Dear Friends and Neighbors,
Last week, I recorded my first video update from my desk on the House floor. In it, I discuss why I decided to run for the Legislature, what my top priorities are, and the story behind a bill (House Bill 2034) I've introduced to help at-risk youth in our state. I hope you'll take a few minutes to watch:
Bills hit first major session deadline
This past Friday marked policy committee cutoff, which means all policy bills (i.e. bills that don't have an impact on the budget) that did not pass out of their respective policy committees are now considered “dead” unless deemed necessary to implement the budget. Four of my bills survived cutoff. Unfortunately, House Bill 2034 was not among them. However, I'll continue advocating for that policy in future sessions.
House Bill 1764 would update storage requirements pertaining to lost and found items that are required to be stored by local governments—typically by police departments. I discussed this bill in detail in my last update. It's since been approved by the House Local Government Committee, and is now in the House Rules Committee.

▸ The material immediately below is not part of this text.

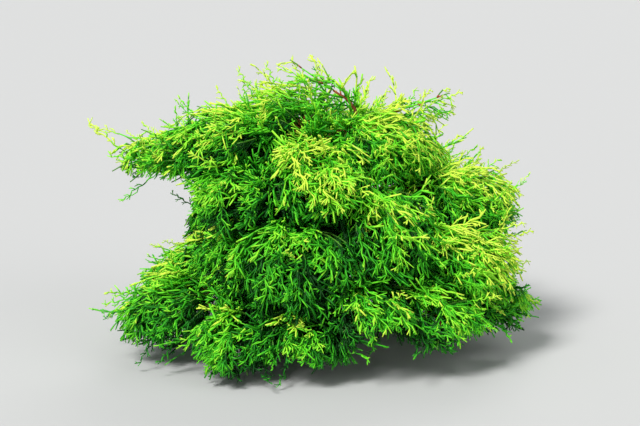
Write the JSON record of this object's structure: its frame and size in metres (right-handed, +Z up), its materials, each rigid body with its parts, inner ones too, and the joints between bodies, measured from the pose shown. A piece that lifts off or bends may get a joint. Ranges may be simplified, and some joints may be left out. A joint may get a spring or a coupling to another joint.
{
  "type": "dwarf golden thread-leaf cypress shrub",
  "caption": "Low, spreading dwarf golden cypress shrub with weeping, cord-like foliage in layered masses, carried by boughs from a short leaning trunk cut flat at the ground.",
  "frame": {"origin": "centre of the flat cut under the trunk, at ground level", "axes": "+Z up; -Y towards the side that the picture shows; +X to that side's right"},
  "size_m": [0.7165, 0.6088, 0.4631],
  "materials": {
    "bark": "matt, red-brown, finely fissured bark with long fibres",
    "foliage_golden": "soft satin, golden-lime scale leaves on thin cords",
    "foliage_green": "soft satin, bright green scale leaves on thin cords",
    "foliage_deep": "soft, deep green scale leaves on shaded cords"
  },
  "bodies": {
    "root": {"bough_crown_back": "bark", "bough_crown_front": "bark", "bough_crown_left": "bark", "bough_crown_right": "bark", "bough_drape_front": "bark", "bough_drape_right": "bark", "bough_middle_back": "bark", "bough_middle_front": "bark", "bough_middle_left": "bark", "bough_middle_low": "bark", "bough_shelf_back_left": "bark", "bough_shelf_back_right": "bark", "bough_shelf_left": "bark", "bough_shelf_left_front": "bark", "bough_shoulder_back": "bark", "bough_shoulder_front": "bark", "bough_shoulder_right": "bark", "bough_skirt_back": "bark", "bough_skirt_back_left": "bark", "bough_skirt_back_right": "bark", "bough_skirt_front": "bark", "bough_skirt_front_left": "bark", "bough_skirt_front_right": "bark", "bough_skirt_left": "bark", "bough_skirt_left_inner": "bark", "bough_skirt_right": "bark", "bough_skirt_right_front": "bark", "bough_wisp_right": "bark", "bough_wisp_top": "bark", "crown_back": "foliage_golden", "crown_front": "foliage_golden", "crown_left": "foliage_golden", "crown_right": "foliage_golden", "crown_top": "foliage_golden", "drape_front": "foliage_green", "drape_right": "foliage_green", "middle_back": "foliage_deep", "middle_front": "foliage_deep", "middle_left": "foliage_deep", "middle_low": "foliage_deep", "shelf_back_left": "foliage_golden", "shelf_back_right": "foliage_golden", "shelf_left": "foliage_golden", "shelf_left_front": "foliage_golden", "shoulder_back": "foliage_golden", "shoulder_front": "foliage_golden", "shoulder_right": "foliage_golden", "skirt_back": "foliage_green", "skirt_back_left": "foliage_green", "skirt_back_right": "foliage_green", "skirt_front": "foliage_green", "skirt_front_left": "foliage_green", "skirt_front_right": "foliage_green", "skirt_left": "foliage_green", "skirt_left_inner": "foliage_green", "skirt_right": "foliage_green", "skirt_right_front": "foliage_green", "trunk": "bark", "wisp_right": "foliage_golden", "wisp_top": "foliage_golden"}
  },
  "joints": []
}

House Bill 2022 would create the Local Barrier Partnership Account and a corresponding competitive grant program to fund the public portion of certain public-private fish passage barrier removal projects. Our goal is to encourage private investment into a dedicated account that cities and counties can access to help remove the thousands of fish barriers—aging culverts, washed out road crossings, weirs, dams, gates and screens—that exist across the state. HB 2022 was approved by the House Rural Development, Agriculture and Natural Resources Committee last week, and was given a public hearing in the House Capital Budget Committee earlier this week.
House Bill 2033 would hold mandatory reporters accountable for their failure to report child abuse and neglect. Click here for a list of people and professions designated as mandatory reporters in Washington state. This bill passed out of the House Human Services and Early Learning Committee last week, and is now in the House Rules Committee.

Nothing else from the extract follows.